# black diamond sand blasting grit



## somewhatshocked (Aug 8, 2011)

They'll be fine.

Lots of us use it with sensitive Cories, bottom dwellers, shrimp, various snails.


----------



## CheyLillymama22 (Jun 9, 2013)

My cories and loaches roll around in the stuff and theyre fine. 
BDBS is by far my favorite substrate for price and color. I did cut my hand rinsing it once, but that isnt a concern if you are paying attention.


----------



## Kat12 (Aug 11, 2013)

CheyLillymama22 said:


> My cories and loaches roll around in the stuff and theyre fine.
> BDBS is by far my favorite substrate for price and color. I did cut my hand rinsing it once, but that isnt a concern if you are paying attention.
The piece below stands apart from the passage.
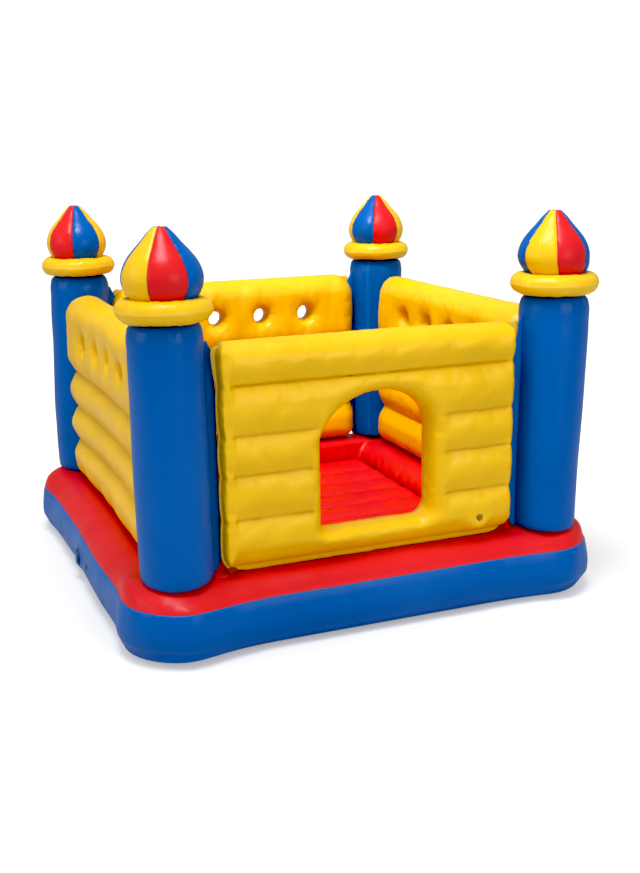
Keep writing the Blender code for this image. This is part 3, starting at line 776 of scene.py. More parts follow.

See if can cut person would think it can wound fish or snails. Snail bellies seem softer than my hand.


----------



## somewhatshocked (Aug 8, 2011)

Use the search function here on the forum. You'll find tons of us use it with sensitive Cories, snails, all kinds of critters.

The people who have issues with Cories on rough/sharp substrates usually encounter them because of poor water quality, not because of the substrate. From crushed lava rock to blasting grit to pool filter sand, it's all fine for them.


----------



## tattooedfool83 (Mar 15, 2013)

I have cories and loaches in a black diamond grit tank and they love it. They sift it, dig it just seem to love to move it around. And they have had no issues with it ever


----------



## Kat12 (Aug 11, 2013)

Update - snails/plecos have no issue with it, did not cut hands putting it in or planting it - however if it gets on the floor it will cut your foot if you step on it and feel like a piece of glass.


----------



## Porterfish (Sep 5, 2013)

My jurapari eats and filter sifts it...no problem.


----------